Being a middle school student, Eileen was several years older than me. Outside of the Chinese workbooks we both had to complete, she also spent time working through her summer assignments, which she went over in a binder sitting by me whenever I practiced the piano. She said she enjoyed hearing me play. I liked talking to Eileen because she didn’t seem mean like the other “big kids”. She often asked me to show her whichever new pieces I had learned that week. As much as I loved spending time with Eileen, our budding friendship made me a little sad. It made me think about Jade, who used to be Little Big Sister, who now often spent family gatherings teasing me with the others if not excluding me completely. If things were different, could this have been a summer spent with Little Big Sis? Jade was not unkind all of the time. During those years we had some moments that were friendly, for example, during the school year after piano lessons when we would watch Thundercats and then Sailor Moon on Cartoon Network together. But as she aged into her tweens, those moments became fewer and fewer.
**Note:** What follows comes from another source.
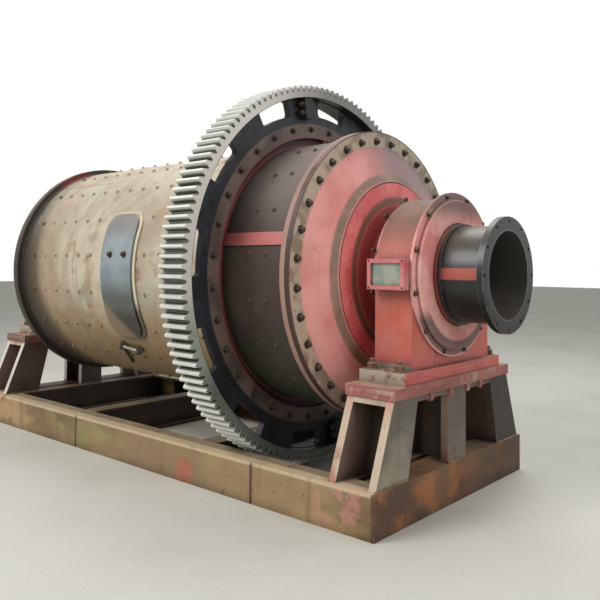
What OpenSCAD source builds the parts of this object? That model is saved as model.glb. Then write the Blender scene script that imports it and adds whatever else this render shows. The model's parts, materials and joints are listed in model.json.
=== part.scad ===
// Overflow ball mill: a lined drum turning in two trunnion bearings on a
// welded base frame. The drum's axis lies along X, the discharge end is
// at +X, and the underside of the base frame is at Z = 0.

/* [Drum shell] */
// Height of the drum's axis over the floor
axis_z = 1170; // [1160:5:1300]
// Outer radius of the rolled shell
shell_r = 765; // [755:1:770]
// Thickness of the shell plate
shell_wall = 22; // [16:1:30]
// Distance from the middle to the outer face of each head flange
head_face_x = 1361; // [1330:1:1400]
// How far the end flanges stand out from the shell
end_flange_w = 35; // [25:1:60]
// Thickness of the flange welded to the shell
shell_flange_t = 30; // [24:1:50]
// Thickness of the head's bolted rim
head_flange_t = 30; // [24:1:50]
// Thickness of the wave liners at their valleys
liner_t = 21; // [12:1:30]
// Height of each liner wave
liner_wave_h = 26; // [10:1:40]
// Number of liner staves around the drum
liner_staves = 20; // [16:2:32]
// Angle of the first stave's middle, seen from the discharge end
liner_phase = 11; // [0:1:17]

/* [Girth gear] */
// Gear module
gear_module = 16; // [16:1:16]
// Number of teeth, even so that both halves match
gear_teeth = 138; // [136:2:140]
// Width of the gear's face
gear_face_w = 180; // [160:5:220]
// Distance from the end of the shell to the middle of the gear
gear_setback = 474; // [460:1:490]
// Depth of the rim under the tooth roots
gear_rim_t = 34; // [25:1:45]
// Thickness of the gear's web
gear_web_t = 40; // [25:1:50]
// How far the web's near face stands past the middle of the rim
gear_web_offset = 33; // [20:1:50]
// How far the web's bore clears the shell
gear_bore_gap = 50; // [30:1:60]
// Number of windows through the web
gear_windows = 12; // [8:2:12]
// Angle that each window spans
gear_window_deg = 14.5; // [8:0.5:16]
// Inner radius of the windows
gear_window_r = 950; // [940:1:970]
// Corner radius of the windows
gear_window_corner = 22; // [8:1:30]
// Width of the mounting flange around the shell
gear_flange_w = 147; // [130:1:160]
// Thickness of the mounting flange
gear_flange_t = 36; // [25:1:45]
// Width of the weld fillet that backs the mounting flange
gear_fillet = 49; // [20:1:60]

/* [Heads and trunnions] */
// Width of the head's bolted rim
head_rim_w = 95; // [85:1:110]
// Radius of the trunnion's root flange
root_flange_r = 505; // [480:1:515]
// How far the head's boss reaches past the root flange
boss_w = 51; // [40:1:65]
// Radius of the dished face of the root flange
root_face_r = 397; // [360:1:420]
// Rise of the cone from the rim to the boss
cone_rise = 57; // [40:1:70]
// Rise of the boss's bevelled edge
boss_rise = 27; // [15:1:30]
// Depth of the root flange's seat in the boss
root_seat = 20; // [12:1:25]
// Rise of the root flange over the boss
root_rise = 17; // [10:1:25]
// Journal radius
journal_r = 262; // [250:1:270]
// Bore radius of the trunnion
trunnion_bore_r = 215; // [200:1:225]
// Fillet radius at the journal's root
journal_fillet = 40; // [20:1:45]

/* [Spouts] */
// Outer radius of the neck outside the bearing
neck_r = 248; // [242:1:252]
// Bore radius of the neck
neck_bore_r = 222; // [216:1:228]
// Wall of the sleeve inside the trunnion
sleeve_wall = 14; // [8:1:20]
// Distance from the bearing's outer seal to the spout's mouth
spout_reach = 276; // [200:1:340]
// Radius of the end flange
mouth_flange_r = 293; // [290:1:310]
// Thickness of the end flange
mouth_flange_t = 30; // [20:1:40]
// Bolt circle radius of the end flange
mouth_bolt_r = 270; // [268:1:274]
// Radius of each bolt hole in the end flange
mouth_hole_r = 9; // [6:0.5:10]
// Number of bolt holes in the end flange
mouth_holes = 12; // [8:1:16]

/* [Bearings] */
// Distance from the trunnion's root flange to the middle of its bearing
bearing_reach = 236; // [230:1:250]
// Width of the bearing housing along the axis
bearing_w = 216; // [180:2:220]
// Outer radius of the bearing cap
cap_r = 400; // [380:1:410]
// Wall of the white-metal bush
bush_wall = 36; // [25:1:45]
// Running clearance of the journal
running_gap = 0.3; // [0.2:0.05:0.4]
// How far the housing's joint flanges reach past the cap
joint_reach = 30; // [20:1:45]
// Thickness of each joint flange
joint_t = 40; // [25:1:50]
// Height of the housing's foot flange
foot_t = 60; // [40:1:70]
// How far the foot flange reaches past the cap
foot_reach = 100; // [70:5:130]
// Length of the foot flange along the axis
foot_l = 260; // [240:2:268]
// How far the outer seal covers reach past the cap
seal_lip = 28; // [15:1:40]
// How far the raised ring on the seal covers stays inside the cap
seal_ring_inset = 8; // [4:1:30]
// Thickness of the seal covers' plate
seal_plate_t = 14; // [10:1:18]
// Height of the raised ring
seal_ring_t = 22; // [12:1:26]
// Radial gap between the seal covers and the journal
seal_gap = 6; // [5.2:0.2:8]

/* [Sight windows] */
// Length of the window's frame along the axis
window_l = 214; // [180:2:220]
// Height of the window's frame
window_h = 150; // [120:2:170]
// Depth of the window's frame
window_d = 45; // [30:1:60]
// Width of the frame's border
window_border = 20; // [14:1:28]
// Thickness of the pane
pane_t = 8; // [5:1:12]
// How far the pane sits behind the frame's face
pane_inset = 14; // [8:1:18]

/* [Manhole] */
// Length of the manhole cover along the drum
manhole_l = 315; // [280:5:360]
// Angle that the cover spans around the drum
manhole_deg = 60; // [40:1:64]
// Position of the middle of the cover along the drum
manhole_x = -97; // [-130:1:0]
// Angle of the cover's middle, from +Y over the top
manhole_angle = 183; // [180:1:186]
// Corner radius of the cover
manhole_corner = 90; // [40:5:120]
// Thickness of the saddle plate under the cover
saddle_t = 10; // [6:1:14]
// How far the saddle reaches past the cover
saddle_margin = 26; // [15:1:35]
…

Nonetheless, even as a nine year old, I clung tightly to those smaller moments, cursed with nostalgia from a young age.
One day as I was playing the piano, Eileen suddenly noticed ants all over my legs. As we slapped and brushed them off she suddenly yelled oh my god they’re all over you! The piano chair and the pedals were crawling with them. It turned out Emma had spilled Caprisun on the piano during her turn to practice, not telling anyone. As the sticky juice dried, it attracted the colony. “Why are you like this?” I shouted, angry at seeing one of my most sacred spaces defiled. She laughed and repeated my words back at me. I kicked the wall and let out a yell, at which point my mom grabbed me and started spanking as the other children laughed. Eileen pleaded with her to stop.
That summer, I noticed Grandma was spending less and less time with me. It started with the afternoons as during the midday lull, she began to tell the other children stories she used to tell me. In the evenings she spoke less as she ate, tired from teaching during the day. I began to long for the days when it was just Grandma and me, playing chess or folding airplanes, just to fill the time. It felt different to be a grandson when there were always other children around. I wondered to myself, why do I have to share my grandmother, as a nasty feeling began to grow in my chest. It spread slowly like poison, becoming a buzzing in my ears that rang all day, becoming something that even blocked out the sound of my piano. It was the first time I learned the feeling of jealousy.
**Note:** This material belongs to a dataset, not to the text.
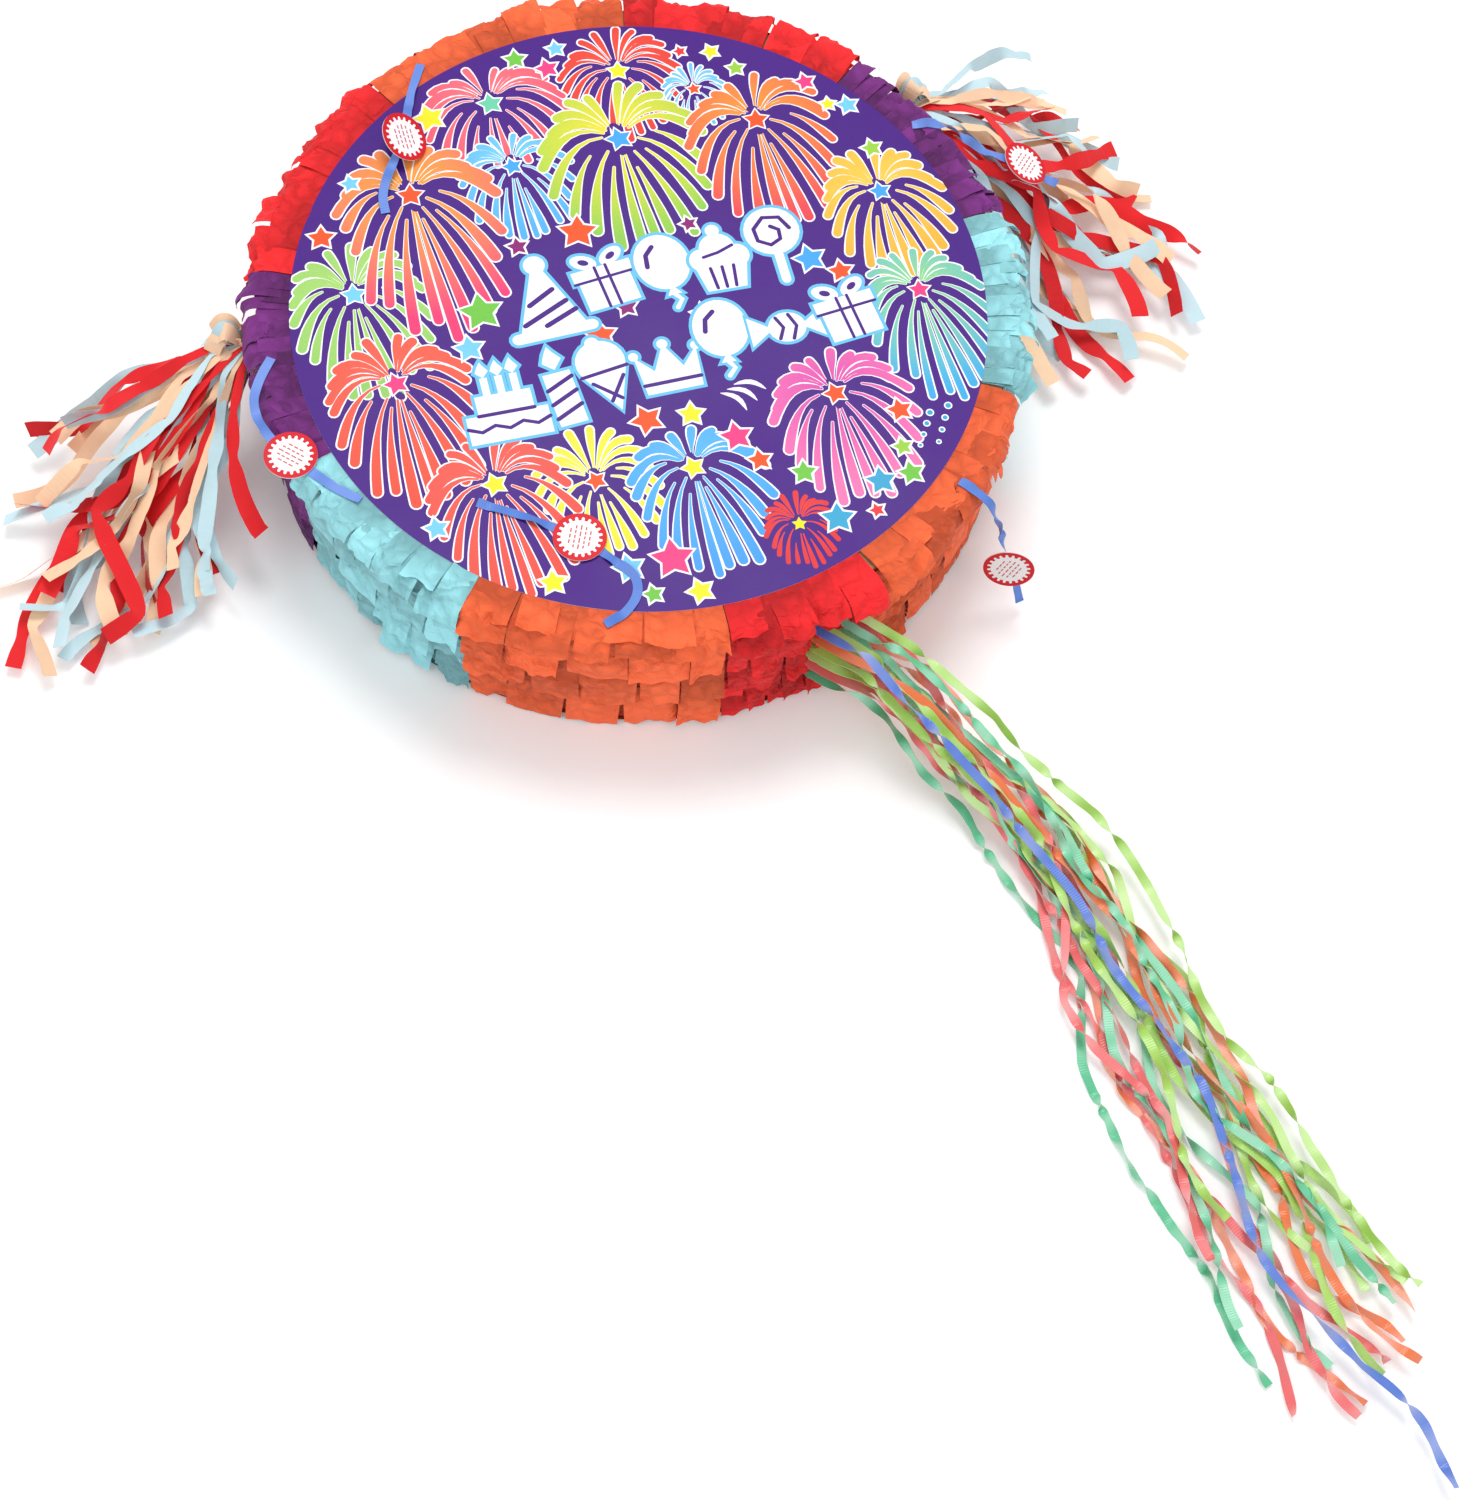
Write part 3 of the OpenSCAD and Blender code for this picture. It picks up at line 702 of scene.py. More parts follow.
# Middle, reach to the side, up and down, rays, ray width, colours and the star in the middle.
FIREWORKS = [
    ((54, 147), 34, 28, 46, 22, 3.2, (240, 84, 62), (226, 66, 58), "yellow"),
    ((-21, 154), 42, 25, 46, 22, 3.2, (244, 124, 130), (238, 96, 116), "mint"),
    ((-27, 110), 32, 21, 50, 22, 2.9, (126, 206, 246), (84, 176, 236), "blue"),
    ((88, 119), 18, 17, 25, 20, 1.7, (140, 214, 248), (108, 196, 244), "orange"),
    ((35, 104), 46, 36, 76, 22, 4.6, (246, 226, 50), (146, 204, 82), "blue"),
    ((111, 86), 42, 30, 76, 22, 4.2, (248, 160, 50), (232, 74, 84), "orange"),
    ((153, 15), 34, 30, 60, 22, 4.2, (252, 206, 84), (248, 180, 62), "blue"),
    ((143, -52), 34, 27, 72, 22, 3.6, (152, 218, 128), (66, 172, 222), "pink"),
    ((-139, 66), 38, 31, 68, 22, 3.8, (172, 216, 116), (150, 206, 104), "sky"),
    ((-86, 114), 44, 36, 94, 22, 4.8, (252, 172, 44), (240, 62, 118), "orange"),
    ((-68, -91), 32, 32, 46, 20, 3.2, (252, 238, 84), (250, 226, 60), "orange"),
    ((-140, 5), 40, 30, 76, 22, 4.3, (238, 104, 84), (232, 86, 66), "pink"),
    ((-117, -72), 38, 28, 70, 22, 4.0, (238, 98, 84), (230, 84, 72), "yellow"),
    ((-18, -104), 36, 24, 66, 22, 3.9, (96, 186, 242), (72, 160, 232), "yellow"),
    ((71, -93), 38, 26, 68, 22, 4.0, (214, 74, 168), (244, 124, 178), "orange")]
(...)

I remember sitting angrily in my room, sulking, absentmindedly playing with a toy piano, poking out a tune stuck in my head with one finger. Years later I learned the song was Teresa Teng’s “The Moon Represents My Heart”, the most overplayed love ballad of our culture. At nine years old, I didn’t know its name, only that the melody carried all the bitterness I couldn’t name. I imagined my grandma and I underwater and I was reaching out my hand trying to hold onto her. But she faded away as I sank deeper into the depths below.
My dad had lots of random junk in the computer room. Floppy disks, CDs, bits of random wires and cables in boxes. Things he collected from here and there. Computers were something very new to him and he was extremely excited to have one. Imagine living through the Cultural Revolution, being sent to the countryside for mandatory farm duty, and learning about the internet two decades later. It was a universe of fascination to him. At first we had an internet provider called Juno with a strange logo of a beam shooting across a semicircle. Then we used America Online, but after a while my dad said they were scammers and canceled the service. He would still receive the free trial CDs in the mail, which he often gave me to play with as frisbees. There were other CDs he had in a case that he told me were not toys to be thrown around. In the CD case, we also kept education games such as Carmen Sandiego that I would play with as well. One of these disks had a big red label that said “CD-ROM TODAY, August 1995”. I think it might have been a demo disk that showcased new computer features and games released that year. I explored the content in the disk little by little, especially the games. They included a creepy story game told from the perspective of Frankenstein’s monster and my favorite, a flight simulator game called Fury3 where you had to shoot down evil alien ships on a faraway planet.
One day I was playing the flying game when Cat and Emma came into the room and watched. I let them because they seemed uncharacteristically calm as they sat by me, wide eyed and curious. I got bored of Fury3 soon since the demo only had a single level and started to look at what else was on the CD. One of the games, through a cutscene, told a science fiction story where the main character, a detective in a dystopian future, is captured by an evil terrorist who swaps faces with him. I found the story fascinating, but closed it as my grandpa called all of us to say that lunch was ready. I didn’t think much about the game until much later that night around 10 when my mom received an angry phone call from Cat’s dad. Cat had woken up crying because she had a nightmare about the story, and her father had called to complain. He asked to talk to me. When I picked up the phone, he called me a bad kid, a horrible influence on his daughter, and a nasty boy who liked to look at sick, perverted things on the internet. I later overheard him warning my mom to watch me closely because his work was handling juvenile hall cases and that I had the markers of a future criminal.
My mother is a brave woman. The first few years in America were not easy, and she refused to accept defeat. She refused a life of mediocrity. After living in the San Gabriel Valley for five years, she looked at Hacienda Heights and saw a generation of children growing up speaking a different language than their parents. She understood the power of words to connect generations, the potential of language to make or break familial bonds. The Chinese school would not stay in our house forever, eventually moving into a classroom at a nearby elementary school. She had taken on the herculean task of transforming her school into what is now a longstanding institution in the community. But I couldn’t see that then.
That summer, other children came into my home and broke what little toys I had. My house had no more hiding places. I had to share my grandma, share my grandpa. My mom was no longer my mom. It is a grim thing to surrender the soul of one’s home.